# WHAT YOU NEED TO DO:
Find the line containing "What three.js and" and copy it exactly, along with every line after it up to and including the line containing "const POLL_CORNER = 1.2;". Copy nothing else.

## Start RECORDS FOR THE TASK

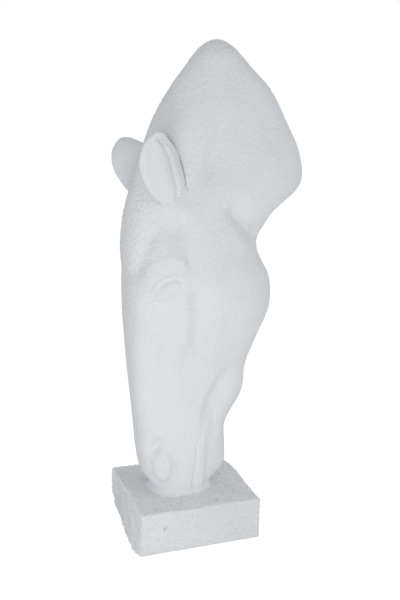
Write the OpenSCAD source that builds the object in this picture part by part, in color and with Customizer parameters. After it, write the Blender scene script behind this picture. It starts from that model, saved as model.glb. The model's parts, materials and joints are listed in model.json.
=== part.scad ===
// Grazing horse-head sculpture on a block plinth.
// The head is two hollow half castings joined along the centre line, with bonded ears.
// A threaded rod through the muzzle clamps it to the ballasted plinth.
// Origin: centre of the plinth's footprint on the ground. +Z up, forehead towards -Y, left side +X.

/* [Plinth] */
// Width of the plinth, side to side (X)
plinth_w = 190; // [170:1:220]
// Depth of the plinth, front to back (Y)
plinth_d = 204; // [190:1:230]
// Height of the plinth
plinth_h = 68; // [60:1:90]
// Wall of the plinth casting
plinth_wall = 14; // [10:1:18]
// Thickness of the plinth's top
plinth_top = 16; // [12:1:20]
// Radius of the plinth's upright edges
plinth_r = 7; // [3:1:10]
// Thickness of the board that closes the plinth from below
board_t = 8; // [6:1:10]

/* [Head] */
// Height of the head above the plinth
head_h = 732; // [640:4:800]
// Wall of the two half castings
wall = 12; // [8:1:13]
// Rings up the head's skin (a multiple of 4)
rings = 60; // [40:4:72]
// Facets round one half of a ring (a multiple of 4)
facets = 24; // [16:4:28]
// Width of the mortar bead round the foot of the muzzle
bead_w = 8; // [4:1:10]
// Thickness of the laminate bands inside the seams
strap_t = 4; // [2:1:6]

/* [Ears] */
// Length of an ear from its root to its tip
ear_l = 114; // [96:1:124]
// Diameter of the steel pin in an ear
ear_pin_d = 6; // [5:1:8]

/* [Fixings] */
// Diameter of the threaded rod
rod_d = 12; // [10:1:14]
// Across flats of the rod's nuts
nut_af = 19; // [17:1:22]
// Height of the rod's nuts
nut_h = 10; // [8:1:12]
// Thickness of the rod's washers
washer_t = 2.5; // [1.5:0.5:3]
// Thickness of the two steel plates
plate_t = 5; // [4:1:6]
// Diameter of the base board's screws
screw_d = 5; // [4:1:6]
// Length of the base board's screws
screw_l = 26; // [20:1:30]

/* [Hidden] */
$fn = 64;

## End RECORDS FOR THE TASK
## Start RECORDS FOR THE TASK

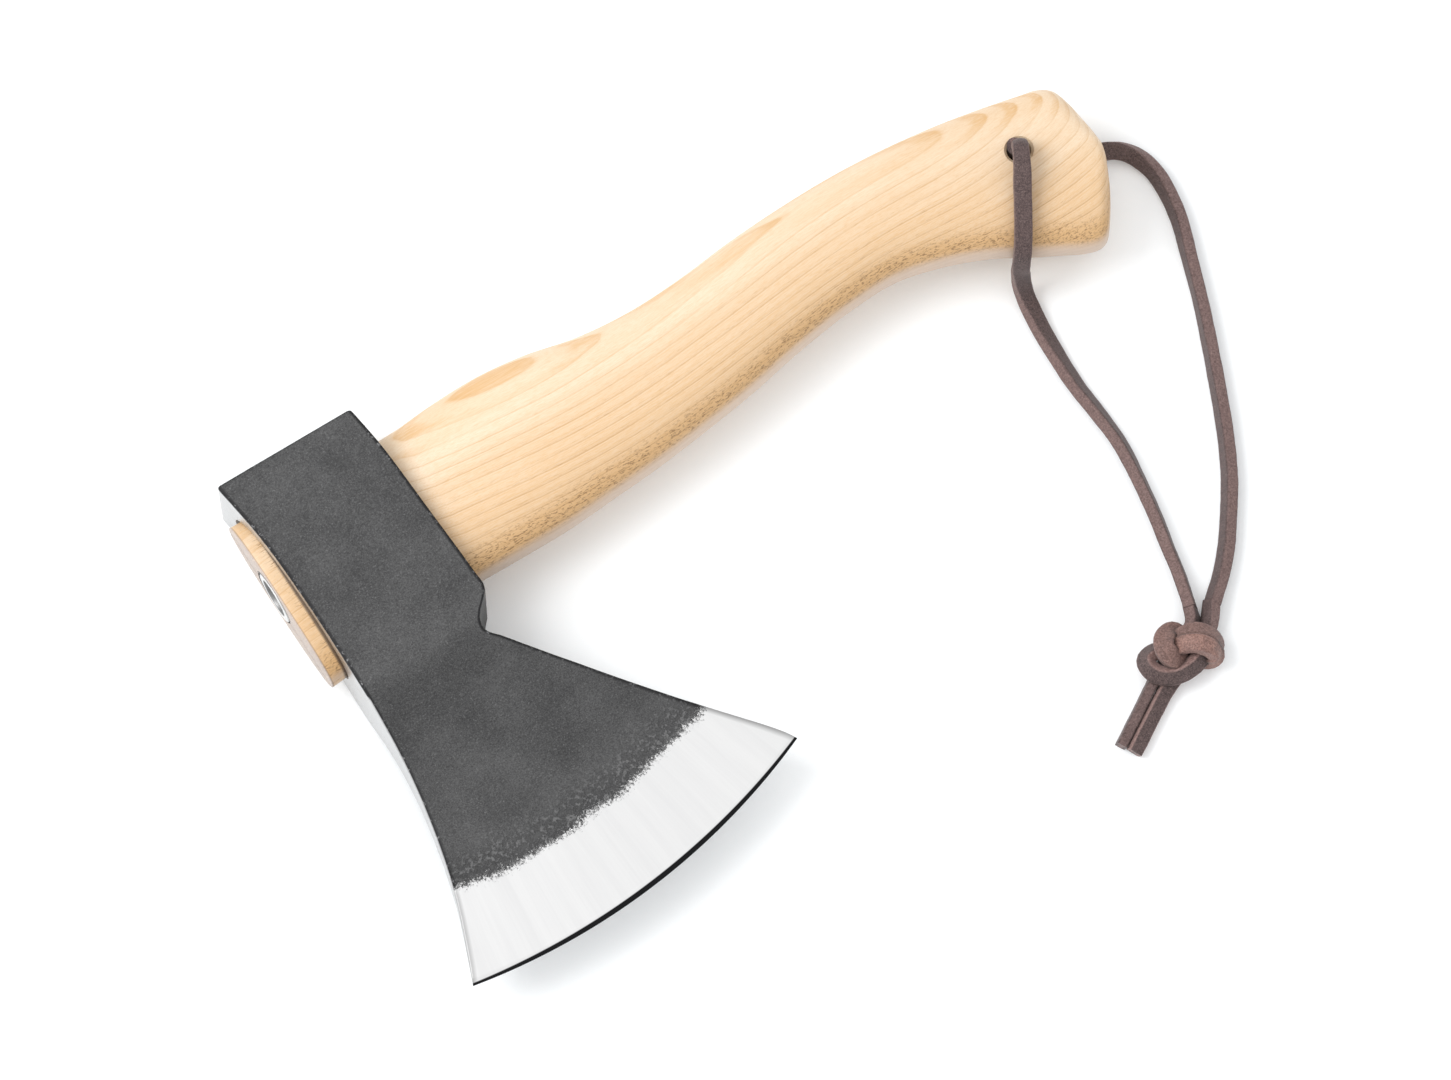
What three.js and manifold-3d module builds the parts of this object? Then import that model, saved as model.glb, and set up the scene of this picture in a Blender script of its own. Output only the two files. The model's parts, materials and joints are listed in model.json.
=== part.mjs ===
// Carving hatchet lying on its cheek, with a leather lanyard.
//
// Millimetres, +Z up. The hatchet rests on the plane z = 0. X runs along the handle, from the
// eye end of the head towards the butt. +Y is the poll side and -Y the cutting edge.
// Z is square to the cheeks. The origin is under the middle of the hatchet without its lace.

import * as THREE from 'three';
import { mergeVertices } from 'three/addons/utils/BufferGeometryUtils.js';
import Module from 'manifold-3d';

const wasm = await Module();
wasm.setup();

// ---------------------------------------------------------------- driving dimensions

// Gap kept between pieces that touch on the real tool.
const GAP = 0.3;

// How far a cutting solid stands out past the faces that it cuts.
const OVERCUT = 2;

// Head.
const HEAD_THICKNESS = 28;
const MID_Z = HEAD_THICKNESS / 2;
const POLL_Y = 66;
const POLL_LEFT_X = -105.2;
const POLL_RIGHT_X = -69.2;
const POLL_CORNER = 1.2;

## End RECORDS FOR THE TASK

# RESPONSE FOR THIS EXERCISE:
What three.js and manifold-3d module builds the parts of this object? Then import that model, saved as model.glb, and set up the scene of this picture in a Blender script of its own. Output only the two files. The model's parts, materials and joints are listed in model.json.
=== part.mjs ===
// Carving hatchet lying on its cheek, with a leather lanyard.
//
// Millimetres, +Z up. The hatchet rests on the plane z = 0. X runs along the handle, from the
// eye end of the head towards the butt. +Y is the poll side and -Y the cutting edge.
// Z is square to the cheeks. The origin is under the middle of the hatchet without its lace.

import * as THREE from 'three';
import { mergeVertices } from 'three/addons/utils/BufferGeometryUtils.js';
import Module from 'manifold-3d';

const wasm = await Module();
wasm.setup();

// ---------------------------------------------------------------- driving dimensions

// Gap kept between pieces that touch on the real tool.
const GAP = 0.3;

// How far a cutting solid stands out past the faces that it cuts.
const OVERCUT = 2;

// Head.
const HEAD_THICKNESS = 28;
const MID_Z = HEAD_THICKNESS / 2;
const POLL_Y = 66;
const POLL_LEFT_X = -105.2;
const POLL_RIGHT_X = -69.2;
const POLL_CORNER = 1.2;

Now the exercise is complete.